Copy the data exactly from the line that contains "fillet(lid_nap.edges(), lining_edge_radius)" through the line that contains "cad_parts[node].hide_render = cad_parts[node].hide_viewport", keeping both end lines and leaving out everything else.

────

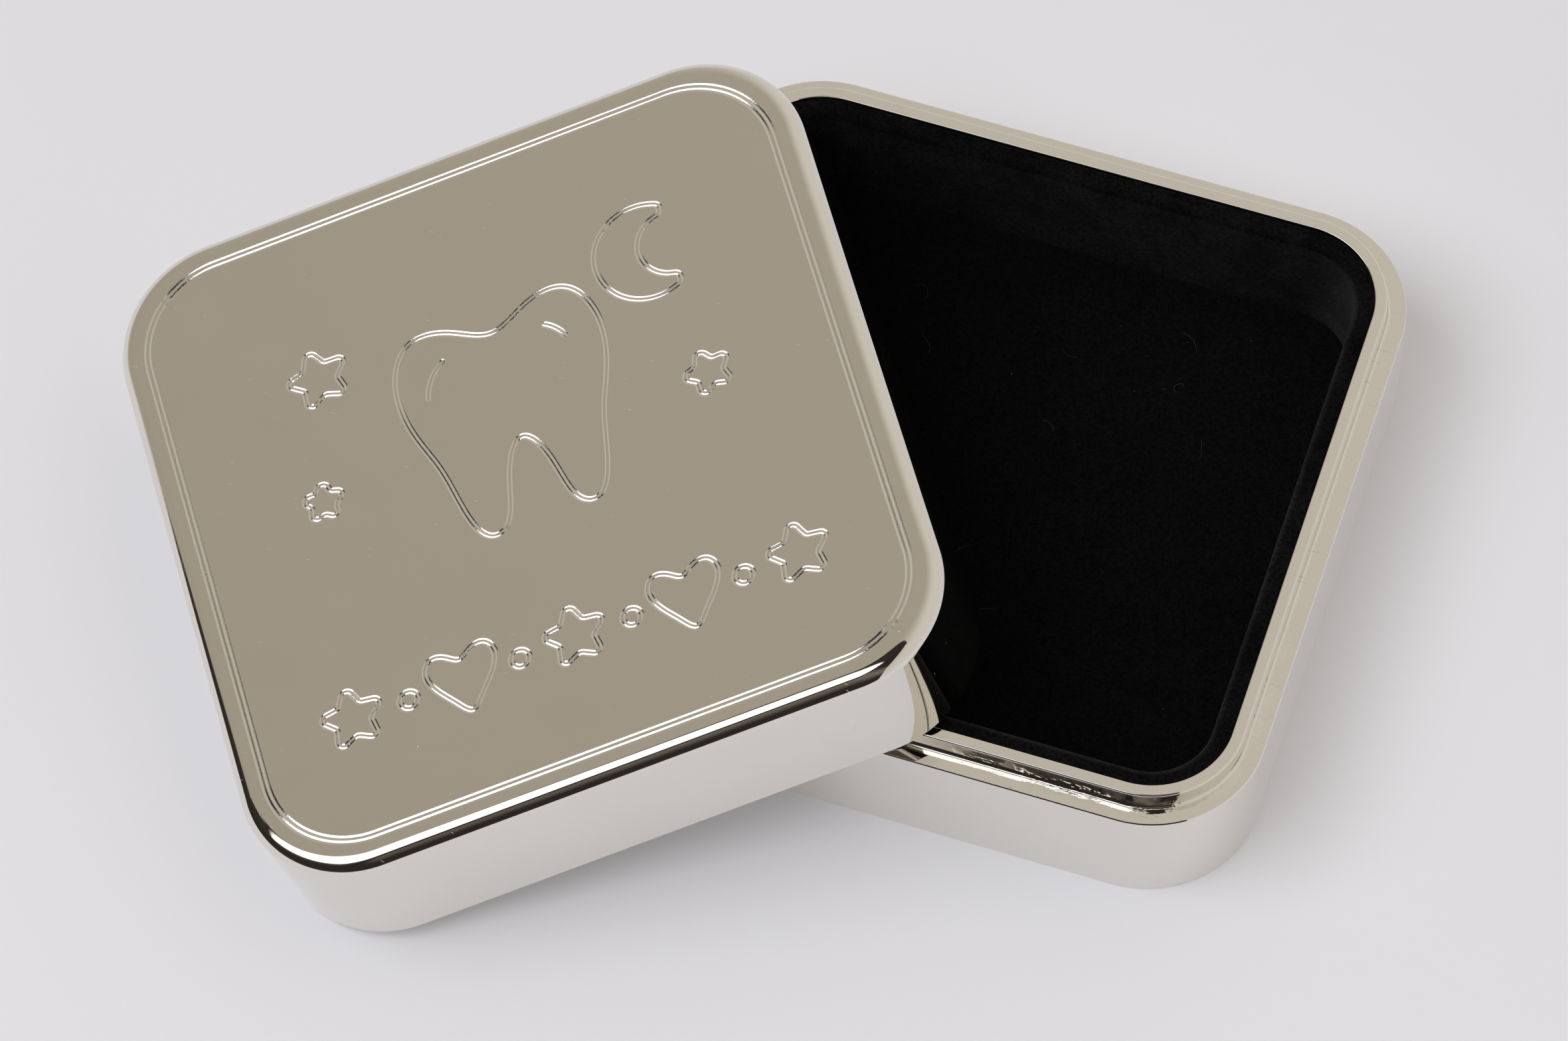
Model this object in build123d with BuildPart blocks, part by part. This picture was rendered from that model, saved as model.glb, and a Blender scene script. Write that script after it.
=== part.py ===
"""Square keepsake box for a child's first teeth: a cast, plated base lined with velvet, and a lift-off lid.

The row frame is the base's own: the origin is the centre of its underside on the table, X and Y run along
its sides and +Z is up. The lid lies beside it as the box was left open: its left lower edge is on the
table, and its skirt leans on the base's lip. Everything is in millimetres and degrees.
"""
from build123d import *
import os
from math import atan2, cos, degrees, radians, sin

# Plan of the box, shared by base and lid
side = 60.0
corner_radius = 9.6
least_corner_radius = 0.3

# Base shell: a tray whose inner wall stands up as a lip inside a flat ledge
base_height = 13.1
lip_rise = 1.7
lip_thickness = 1.05
lip_edge_radius = 0.18
base_floor_thickness = 0.8
foot_rim_width = 2.2
edge_break = 0.12

# Lid shell: a flat top with a rounded edge and a straight skirt that closes on the ledge
lid_height = 12.9
lid_top_thickness = 1.5
lid_edge_radius = 1.35
lid_inner_radius = 0.4
skirt_wall = 1.55
skirt_clearance = 0.12

# Border line cut into the lid's top: a flat-bottomed groove with sloping walls
groove_inset = 2.54
groove_corner_radius = 7.5
groove_width = 0.66
groove_floor_width = 0.24
groove_depth = 0.2

# Linings: velvet wrapped over card, and a felt sheet let into the underside
felt_thickness = 0.5
velvet_thickness = 0.55
wall_card_thickness = 1.0
pad_card_thickness = 0.4
lining_drop = 0.3
lining_edge_radius = 0.35
lining_clearance = 0.1
lid_pad_clearance = 0.6

# How the lid lies: turned from the base's sides, and how far from its low edge, measured level as a share
# of the side, its skirt crosses the lip's near face and the lip's left face
lid_yaw = 33.35
near_reach_share = 0.827
left_reach_share = 0.849
rest_gap = 0.03

# Worked out from the sizes above
half_side = side / 2
ledge_width = skirt_wall + skirt_clearance
ledge_height = base_height - lip_rise
cavity_inset = ledge_width + lip_thickness
base_floor_top = felt_thickness + base_floor_thickness
lining_top = base_height - lining_drop

wall_card_inset = cavity_inset + lining_clearance
wall_card_top = lining_top - velvet_thickness
wall_velvet_back = wall_card_inset + wall_card_thickness
wall_velvet_front = wall_velvet_back + velvet_thickness

floor_velvet_inset = wall_velvet_front + lining_clearance
floor_card_inset = floor_velvet_inset + velvet_thickness
floor_card_top = base_floor_top + pad_card_thickness
floor_velvet_top = floor_card_top + velvet_thickness

lid_ceiling = lid_height - lid_top_thickness
lid_velvet_inset = skirt_wall + lid_pad_clearance
lid_card_inset = lid_velvet_inset + velvet_thickness
lid_card_bottom = lid_ceiling - pad_card_thickness
lid_velvet_bottom = lid_card_bottom - velvet_thickness

# The groove's walls lean by this angle from the upright
groove_slope = degrees(atan2((groove_width - groove_floor_width) / 2, groove_depth))

# The low edge's middle follows from where the skirt's inner faces cross the lip's left and near faces
yaw = radians(lid_yaw)
near_reach = near_reach_share * side
left_reach = left_reach_share * side
lip_face = half_side - ledge_width
skirt_inner_face = half_side - skirt_wall
low_edge_x = skirt_inner_face * sin(yaw) - left_reach * cos(yaw) - lip_face
low_edge_y = skirt_inner_face * cos(yaw) - near_reach * sin(yaw) - lip_face

# The tilt puts the skirt's lower edge just over the lip's top at the nearer crossing
tilt = atan2(base_height + rest_gap, min(near_reach, left_reach))
lid_x_direction = Vector(cos(yaw) * cos(tilt), sin(yaw) * cos(tilt), sin(tilt))
lid_z_direction = Vector(-cos(yaw) * sin(tilt), -sin(yaw) * sin(tilt), cos(tilt))
low_edge_middle = Vector(low_edge_x, low_edge_y, 0)
lid_plane = Plane(
    origin=low_edge_middle + lid_x_direction * half_side,
    x_dir=lid_x_direction,
    z_dir=lid_z_direction,
)
lid_axis = Axis(lid_plane.origin, lid_plane.z_dir)


def rounded_square(inset, mode=Mode.ADD):
    """The box's outline in plan, moved in by inset, with its corner radius smaller by as much."""
    width = side - 2 * inset
    radius = max(corner_radius - inset, least_corner_radius)
    RectangleRounded(width, width, radius, mode=mode)


def groove_outline(offset_from_line, mode=Mode.ADD):
    """One edge of the border groove, at an offset outwards from the groove's middle line."""
    width = side - 2 * groove_inset + 2 * offset_from_line
    radius = max(groove_corner_radius + offset_from_line, least_corner_radius)
    RectangleRounded(width, width, radius, mode=mode)


# Base shell: outer wall up to the ledge, inner wall up to the lip's top
with BuildPart() as base_shell:
    with BuildSketch(Plane.XY):
        rounded_square(0)
    extrude(amount=ledge_height)
    with BuildSketch(Plane.XY):
        rounded_square(ledge_width)
    extrude(amount=base_height)
    with BuildSketch(Plane.XY.offset(base_floor_top)):
        rounded_square(cavity_inset)
    extrude(amount=base_height, mode=Mode.SUBTRACT)
    with BuildSketch(Plane.XY):
        rounded_square(foot_rim_width)
    extrude(amount=felt_thickness, mode=Mode.SUBTRACT)
    foot, *level_faces, ledge, lip_top = base_shell.faces().filter_by(Axis.Z).sort_by(Axis.Z)
    fillet(lip_top.edges(), lip_edge_radius)
    fillet(ledge.outer_wire().edges() + foot.outer_wire().edges(), edge_break)
base_shell.part.label = "base_shell"

# Felt let into the underside, flush with the metal rim round it
with BuildPart() as base_felt:
    with BuildSketch(Plane.XY):
        rounded_square(foot_rim_width + lining_clearance)
    extrude(amount=felt_thickness)
base_felt.part.label = "base_felt"

# Card strip that stiffens the wall lining
with BuildPart() as base_wall_card:
    with BuildSketch(Plane.XY.offset(base_floor_top)):
        rounded_square(wall_card_inset)
        rounded_square(wall_velvet_back, Mode.SUBTRACT)
    extrude(amount=wall_card_top - base_floor_top)
base_wall_card.part.label = "base_wall_card"

# Velvet of the wall lining: down the strip's face, and folded over its top
with BuildPart() as base_wall_velvet:
    with BuildSketch(Plane.XY.offset(base_floor_top)):
        rounded_square(wall_velvet_back)
        rounded_square(wall_velvet_front, Mode.SUBTRACT)
    extrude(amount=lining_top - base_floor_top)
    with BuildSketch(Plane.XY.offset(wall_card_top)):
        rounded_square(wall_card_inset)
        rounded_square(wall_velvet_front, Mode.SUBTRACT)
    extrude(amount=velvet_thickness)
    velvet_fold = base_wall_velvet.faces().sort_by(Axis.Z)[-1]
    fillet(velvet_fold.edges(), lining_edge_radius)
base_wall_velvet.part.label = "base_wall_velvet"

# Card of the floor lining
with BuildPart() as base_floor_card:
    with BuildSketch(Plane.XY.offset(base_floor_top)):
        rounded_square(floor_card_inset)
    extrude(amount=pad_card_thickness)
base_floor_card.part.label = "base_floor_card"

# Velvet of the floor lining: over the card and down its edges
with BuildPart() as base_floor_velvet:
    with BuildSketch(Plane.XY.offset(base_floor_top)):
        rounded_square(floor_velvet_inset)
    extrude(amount=floor_velvet_top - base_floor_top)
    with BuildSketch(Plane.XY.offset(base_floor_top)):
        rounded_square(floor_card_inset)
    extrude(amount=pad_card_thickness, mode=Mode.SUBTRACT)
    floor_nap = base_floor_velvet.faces().sort_by(Axis.Z)[-1]
    fillet(floor_nap.edges(), lining_edge_radius)
base_floor_velvet.part.label = "base_floor_velvet"

# Lid shell: hollow from below, rounded top edge, border groove cut round the top
with BuildPart() as lid_shell:
    with BuildSketch(lid_plane):
        rounded_square(0)
    extrude(amount=lid_height)
    lid_top = lid_shell.faces().sort_by(lid_axis)[-1]
    fillet(lid_top.edges(), lid_edge_radius)
    with BuildSketch(lid_plane):
        rounded_square(skirt_wall)
    extrude(amount=lid_ceiling, mode=Mode.SUBTRACT)
    ceiling = lid_shell.faces().filter_by(lid_axis).sort_by(lid_axis)[-2]
    fillet(ceiling.edges(), lid_inner_radius)
    skirt_foot = lid_shell.faces().sort_by(lid_axis)[0]
    fillet(skirt_foot.edges(), edge_break)
    with BuildSketch(lid_plane.offset(lid_height)):
        groove_outline(groove_width / 2)
        groove_outline(-groove_width / 2, Mode.SUBTRACT)
    extrude(amount=-groove_depth, taper=groove_slope, mode=Mode.SUBTRACT)
lid_shell.part.label = "lid_shell"

# Card of the lid's lining, against the inside of the top
with BuildPart() as lid_card:
    with BuildSketch(lid_plane.offset(lid_card_bottom)):
        rounded_square(lid_card_inset)
    extrude(amount=pad_card_thickness)
lid_card.part.label = "lid_card"

# Velvet of the lid's lining: under the card and up its edges
with BuildPart() as lid_velvet:
    with BuildSketch(lid_plane.offset(lid_velvet_bottom)):
        rounded_square(lid_velvet_inset)
    extrude(amount=lid_ceiling - lid_velvet_bottom)
    with BuildSketch(lid_plane.offset(lid_card_bottom)):
        rounded_square(lid_card_inset)
    extrude(amount=pad_card_thickness, mode=Mode.SUBTRACT)
    lid_nap = lid_velvet.faces().sort_by(lid_axis)[0]
    fillet(lid_nap.edges(), lining_edge_radius)
lid_velvet.part.label = "lid_velvet"

os.makedirs("parts", exist_ok=True)
for piece in (
    base_shell,
    base_felt,
    base_wall_card,
    base_wall_velvet,
    base_floor_card,
    base_floor_velvet,
    lid_shell,
    lid_card,
    lid_velvet,
):
    export_step(piece.part, f"parts/{piece.part.label}.step")
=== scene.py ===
"""Keepsake box for a child's first teeth, open on a pale table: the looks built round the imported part.

The frame is the part's own, in metres: the base stands at the origin, and the lid lies beside it with its
left lower edge on the table and its skirt on the base's lip. Sizes below are the part's, in millimetres,
and are turned to metres when a mesh is written.
"""
from math import atan2, cos, pi, radians, sin, tan

import bpy
import numpy as np
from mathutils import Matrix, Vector
from mathutils.geometry import delaunay_2d_cdt


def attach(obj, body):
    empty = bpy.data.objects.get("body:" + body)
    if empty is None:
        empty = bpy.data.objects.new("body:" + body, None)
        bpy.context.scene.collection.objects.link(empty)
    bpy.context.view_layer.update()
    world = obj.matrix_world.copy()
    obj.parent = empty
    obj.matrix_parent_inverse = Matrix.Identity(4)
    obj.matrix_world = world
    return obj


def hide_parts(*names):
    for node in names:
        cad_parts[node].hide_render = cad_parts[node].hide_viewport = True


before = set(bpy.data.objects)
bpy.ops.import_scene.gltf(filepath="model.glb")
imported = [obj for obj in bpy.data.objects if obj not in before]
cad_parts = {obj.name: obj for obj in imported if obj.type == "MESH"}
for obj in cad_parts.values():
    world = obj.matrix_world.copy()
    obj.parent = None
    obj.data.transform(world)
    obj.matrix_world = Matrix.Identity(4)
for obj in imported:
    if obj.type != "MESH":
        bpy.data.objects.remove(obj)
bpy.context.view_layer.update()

MM = 0.001

# Plan of the box, as in the part
side = 60.0
corner_radius = 9.6
half_side = side / 2
corner_centre = half_side - corner_radius

# Base shell
base_height = 13.1
lip_rise = 1.7
lip_thickness = 1.05
lip_edge_radius = 0.18
base_floor_thickness = 0.8
foot_rim_width = 2.2
edge_break = 0.12
skirt_wall = 1.55
skirt_clearance = 0.12
ledge_width = skirt_wall + skirt_clearance
ledge_height = base_height - lip_rise
cavity_inset = ledge_width + lip_thickness

# Lid shell
lid_height = 12.9
lid_top_thickness = 1.5
lid_edge_radius = 1.35
lid_inner_radius = 0.4
lid_ceiling = lid_height - lid_top_thickness
groove_inset = 2.54
groove_corner_radius = 7.5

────

Response below
    fillet(lid_nap.edges(), lining_edge_radius)
lid_velvet.part.label = "lid_velvet"

os.makedirs("parts", exist_ok=True)
for piece in (
    base_shell,
    base_felt,
    base_wall_card,
    base_wall_velvet,
    base_floor_card,
    base_floor_velvet,
    lid_shell,
    lid_card,
    lid_velvet,
):
    export_step(piece.part, f"parts/{piece.part.label}.step")
=== scene.py ===
"""Keepsake box for a child's first teeth, open on a pale table: the looks built round the imported part.

The frame is the part's own, in metres: the base stands at the origin, and the lid lies beside it with its
left lower edge on the table and its skirt on the base's lip. Sizes below are the part's, in millimetres,
and are turned to metres when a mesh is written.
"""
from math import atan2, cos, pi, radians, sin, tan

import bpy
import numpy as np
from mathutils import Matrix, Vector
from mathutils.geometry import delaunay_2d_cdt


def attach(obj, body):
    empty = bpy.data.objects.get("body:" + body)
    if empty is None:
        empty = bpy.data.objects.new("body:" + body, None)
        bpy.context.scene.collection.objects.link(empty)
    bpy.context.view_layer.update()
    world = obj.matrix_world.copy()
    obj.parent = empty
    obj.matrix_parent_inverse = Matrix.Identity(4)
    obj.matrix_world = world
    return obj


def hide_parts(*names):
    for node in names:
        cad_parts[node].hide_render = cad_parts[node].hide_viewport = True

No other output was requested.